◆ Work to do: Quote exactly, and only, the lines from the one with "Reconstruct the object" through the end of the listing.
>> START
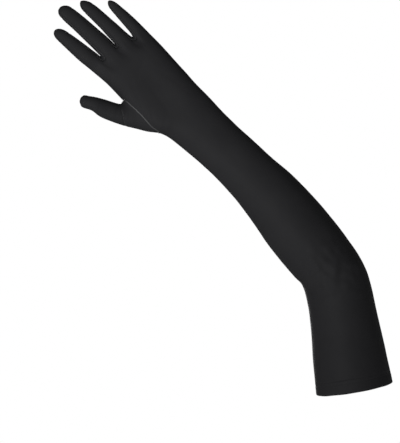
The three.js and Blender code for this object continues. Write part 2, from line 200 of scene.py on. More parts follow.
STRETCHES = (
    Stretch(0.0, UPPER_ARM_LENGTH, 85.0, 86.0, (
        Section(0.0, 1.0, 1, 1.0, 1.0, 1.0, 2.0),
        Section(0.32, 1.0, 1.5, 1.0, 0.94, 0.98, 2.0),
        Section(0.645, 0.94, -1.5, 1.0, 0.865, 0.95, 2.05),
    )),
    Stretch(UPPER_ARM_LENGTH, FOREARM_LENGTH, 71.5, 80.0, (
        Section(0.0, 0.15, 5, 0.83, 1.0, 1.0, 2.15),
        Section(0.1, 0.0, 6, 0.32, 1.0, 0.98, 2.15),
    )),
    Stretch(UPPER_ARM_LENGTH, FOREARM_LENGTH, 73.0, 74.0, (
        Section(0.205, 0, 6, 0.09, 1.0, 1.0, 2.1),
        Section(0.335, 0, 6, 0.06, 0.983, 0.95, 2.1),
        Section(0.465, 0, 1.5, 0.05, 0.91, 0.83, 2.1),
    )),
    Stretch(UPPER_ARM_LENGTH, FOREARM_LENGTH, 57.5, 43.0, (
        Section(0.593, 0, -0.3, 0, 1.049, 1.19, 2.1),
        Section(0.73, 0, -2.8, -0.03, 1.0, 1.03, 2.15),
        Section(0.871, 0, -2.4, -0.07, 1.005, 0.95, 2.2),
    )),
    Stretch(WRIST_AT, PALM_LENGTH, 72.5, 31.0, (
        Section(0.0, 0, -5, -0.05, 0.855, 1.2, 2.3, 0.51),
        Section(0.19, 0, 1.2, 0, 0.9, 1.06, 2.45, 0.53),
        Section(0.405, 0, -0.2, 0, 0.925, 1.0, 2.55, 0.54),
        Section(0.615, 0, -0.1, 0, 0.955, 0.97, 2.6, 0.53),
        Section(0.85, 0, -0.6, 0, 0.985, 0.84, 2.6, 0.52),
        Section(1.0, 0, 0, 0, 0.99, 0.64, 2.4, 0.5),
        Section(1.06, 0, 0, 0, 0.99, 0.58, 2.4, 0.5),
    )),
)


class MiddleLine:
    """The middle of the sleeve and hand, and the size of its section, at any length from the opening."""

    COLUMNS = ("x", "z", "tilt", "width", "depth", "square", "palm")

    def __init__(self) -> None:
        """Walks through the sections, each leaning on from the one before."""
        self.places: list[float] = []
        self.values: dict[str, list[float]] = {name: [] for name in self.COLUMNS}
        place, lean, before = Vector(), 0.0, 0.0
        for stretch in STRETCHES:
            for row in stretch.sections:
                s = stretch.start + row.along * stretch.length
                place += leaning(lean) * (s - before)
                lean, before = row.bend * ELBOW_BEND + row.sway, s
                self.places.append(s)
                sizes = (row.width * stretch.width, row.depth * stretch.depth, row.square, row.palm)
                values = (place.x, place.z, row.tilt * ELBOW_BEND, *sizes)
                for name, value in zip(self.COLUMNS, values):
                    self.values[name].append(value)

    def at(self, s: float, name: str) -> float:
        """One column of the sections at a length s from the arm opening."""
        return curve_through(self.places, self.values[name], s)

    def section(self, s: float) -> dict[str, float]:
        """Every column of the sections at a length s from the arm opening."""
        return {name: self.at(s, name) for name in self.COLUMNS}


@dataclass
class Cage:
    """Quads that carry the piece each belongs to, and a flat place of each corner for the weave.

    length and turn tell where each point lies along the sleeve and round it. seamed holds the points on
    the outer side's seam.
    """

    points: list[Vector] = field(default_factory=list)
    length: list[float] = field(default_factory=list)
    turn: list[float] = field(default_factory=list)
    seamed: set[int] = field(default_factory=set)
    quads: list[tuple[int, ...]] = field(default_factory=list)
    pieces: list[Piece] = field(default_factory=list)
    weave: list[tuple[tuple[float, float], ...]] = field(default_factory=list)
    dome_power = 2.2
    dome_shares = (0.3, 0.7)
    dome_pitch = (4.0, 3.0)

    def add(self, ring: Ring, s: float, turns: list[float]) -> list[int]:
        """Adds a ring of points and returns their numbers.

        Args:
            ring: the points, in order round the section.
            s: the length at which the ring lies, from the arm opening.
            turns: the degrees of each point round the section.

        Returns:
            The number of each point in the cage.
        """
        first = len(self.points)
        self.points.extend(ring)
        self.length.extend([s] * len(ring))
        self.turn.extend(turns)
        return list(range(first, len(self.points)))

    def quad(self, corners: tuple[int, ...], piece: Piece, flat: tuple[tuple[float, float], ...]) -> None:
        """Adds one face.

        Args:
            corners: the numbers of its points.
            piece: the piece that it belongs to.
            flat: the weave's flat place of each corner.
        """
        self.quads.append(corners)
        self.pieces.append(piece)
        self.weave.append(flat)

    def bridge(
        self,
        low: list[int],
        high: list[int],
        piece_of: dict[int, Piece | None] | Piece,
        rise: tuple[float, float],
        pitch: float,
    ) -> None:
        """Joins two rings of as many points by quads.

        Args:
            low: the ring nearer to the arm opening.
            high: the ring beyond it.
            piece_of: the piece of every face, or of each by its place round, None for a hole.
            rise: the weave's place of both rings along the cloth.
            pitch: the width of a face in the weave's flat place.
        """
        count = len(low)
        for j in range(count):
            piece = piece_of if isinstance(piece_of, Piece) else piece_of.get(j, Piece.BODY)
            if piece is None:
                continue
            k = (j + 1) % count
            a, b = j * pitch, (j + 1) * pitch
            flat = ((a, rise[0]), (b, rise[0]), (b, rise[1]), (a, rise[1]))
            self.quad((low[j], low[k], high[k], high[j]), piece, flat)

    def cap(self, ring: list[int], wide: int, piece: Piece, tip: Vector, rise: float) -> None:
        """Closes a ring by a domed grid.

        Args:
            ring: the ring, front row first, then two points, the back row and two points more.
            wide: the points in the front row.
            piece: the piece that the faces belong to.
            tip: how far the middle of the dome stands out from the ring's middle.
            rise: the weave's place of the ring.
        """
        front = ring[:wide]
        back = ring[wide + 2 : 2 * wide + 2][::-1]
        ends = {wide - 1: ring[wide : wide + 2], 0: ring[2 * wide + 2 :][::-1]}
        rows = []
        for i in range(wide):
            if i in ends:
                rows.append([front[i], *ends[i], back[i]])
                continue
            middle = 1 - abs(2 * i / (wide - 1) - 1) ** self.dome_power
            near, far = self.points[front[i]], self.points[back[i]]
            inner = [near.lerp(far, share) + tip * middle for share in self.dome_shares]
            rows.append([front[i], *self.add(inner, self.length[front[i]], [0.0, 0.0]), back[i]])
        along, up = self.dome_pitch
        for i in range(wide - 1):
            for k in range(3):
                corners = (rows[i][k], rows[i + 1][k], rows[i + 1][k + 1], rows[i][k + 1])
                steps = ((0, 0), (1, 0), (1, 1), (0, 1))
                flat = tuple((along * (i + m), rise + up * (k + n)) for m, n in steps)
                self.quad(corners, piece, flat)


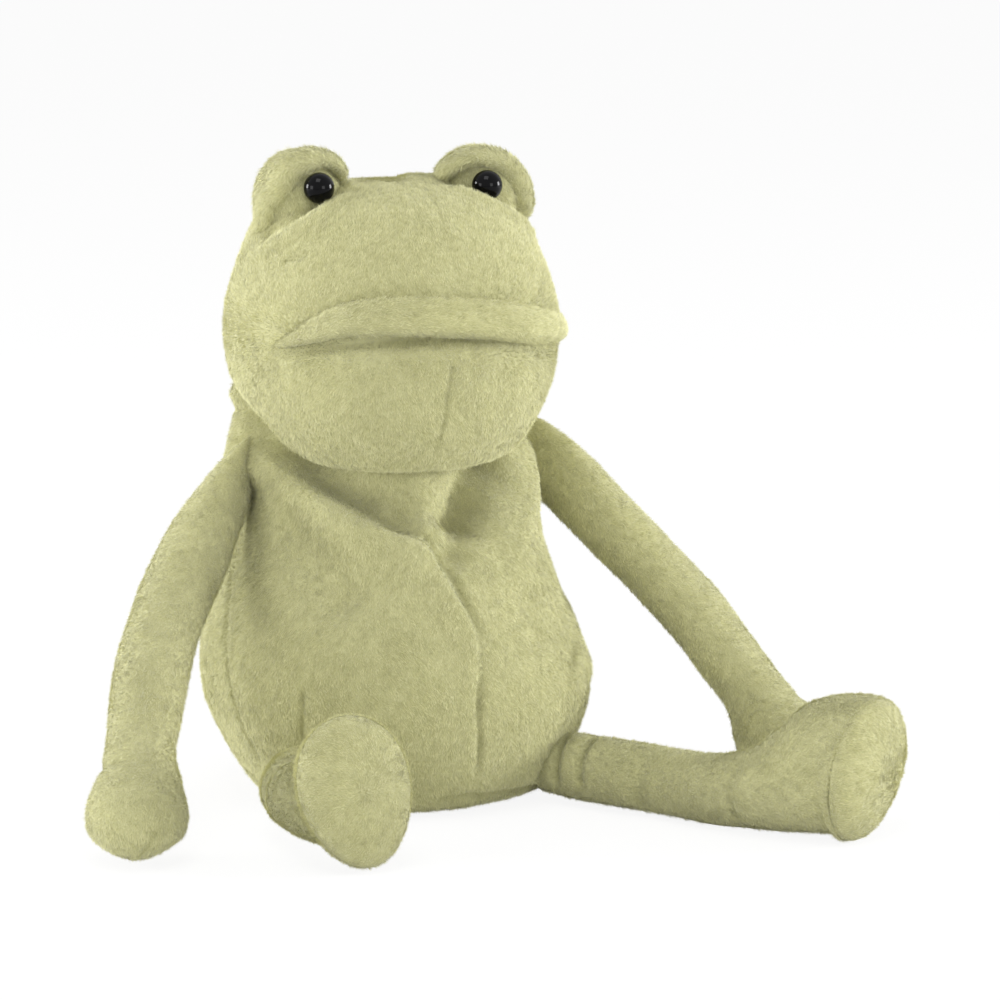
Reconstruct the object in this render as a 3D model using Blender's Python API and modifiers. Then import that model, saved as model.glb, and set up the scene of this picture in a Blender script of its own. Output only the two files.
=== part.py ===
"""A sitting plush frog: sewn covers over their fillings, bead eyes with lock washers, and limbs that
hinge on round roots.

Metres, +Z up, the frog faces -Y and its left is +X. The origin is the middle of the seat panel.
"""

import math

import bmesh
import bpy
from mathutils import Matrix, Vector

MM = 0.001

# Driving sizes
COVER_THICKNESS = 1.5 * MM
SEAM_GAP = 0.35 * MM
FLAT_DEPTH = 0.5 * MM
FILLING_SLACK = 0.95 * MM
HEAD_FILLING_SLACK = 1.9 * MM
CHIN_FILLING_RISE = 4 * MM
SEAT_FILLING_START = 5.5 * MM
CROWN_FILLING_DROP = 8.5 * MM
CROWN_HOLE_INSET = 3 * MM
CUT_OVERRUN = 4 * MM

BODY_WIDTH = 104 * MM
BODY_DEPTH = 94 * MM
BODY_HEIGHT = 106 * MM
PELLET_HEIGHT = 38 * MM
CHEST_HOLLOW_DEPTH = 8.5 * MM
CHEST_VALLEY_DEPTH = 7 * MM
COLLAR_RECESS_DEPTH = 4.5 * MM
PLEAT_RISE = 5.5 * MM
PRESS_REACH = 10 * MM
PRESS_REACH_DEG = 18
FILLING_PRESS_SPREAD = 1.5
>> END
◆ Solution for this task:
Reconstruct the object in this render as a 3D model using Blender's Python API and modifiers. Then import that model, saved as model.glb, and set up the scene of this picture in a Blender script of its own. Output only the two files.
=== part.py ===
"""A sitting plush frog: sewn covers over their fillings, bead eyes with lock washers, and limbs that
hinge on round roots.

Metres, +Z up, the frog faces -Y and its left is +X. The origin is the middle of the seat panel.
"""

import math

import bmesh
import bpy
from mathutils import Matrix, Vector

MM = 0.001

# Driving sizes
COVER_THICKNESS = 1.5 * MM
SEAM_GAP = 0.35 * MM
FLAT_DEPTH = 0.5 * MM
FILLING_SLACK = 0.95 * MM
HEAD_FILLING_SLACK = 1.9 * MM
CHIN_FILLING_RISE = 4 * MM
SEAT_FILLING_START = 5.5 * MM
CROWN_FILLING_DROP = 8.5 * MM
CROWN_HOLE_INSET = 3 * MM
CUT_OVERRUN = 4 * MM

BODY_WIDTH = 104 * MM
BODY_DEPTH = 94 * MM
BODY_HEIGHT = 106 * MM
PELLET_HEIGHT = 38 * MM
CHEST_HOLLOW_DEPTH = 8.5 * MM
CHEST_VALLEY_DEPTH = 7 * MM
COLLAR_RECESS_DEPTH = 4.5 * MM
PLEAT_RISE = 5.5 * MM
PRESS_REACH = 10 * MM
PRESS_REACH_DEG = 18
FILLING_PRESS_SPREAD = 1.5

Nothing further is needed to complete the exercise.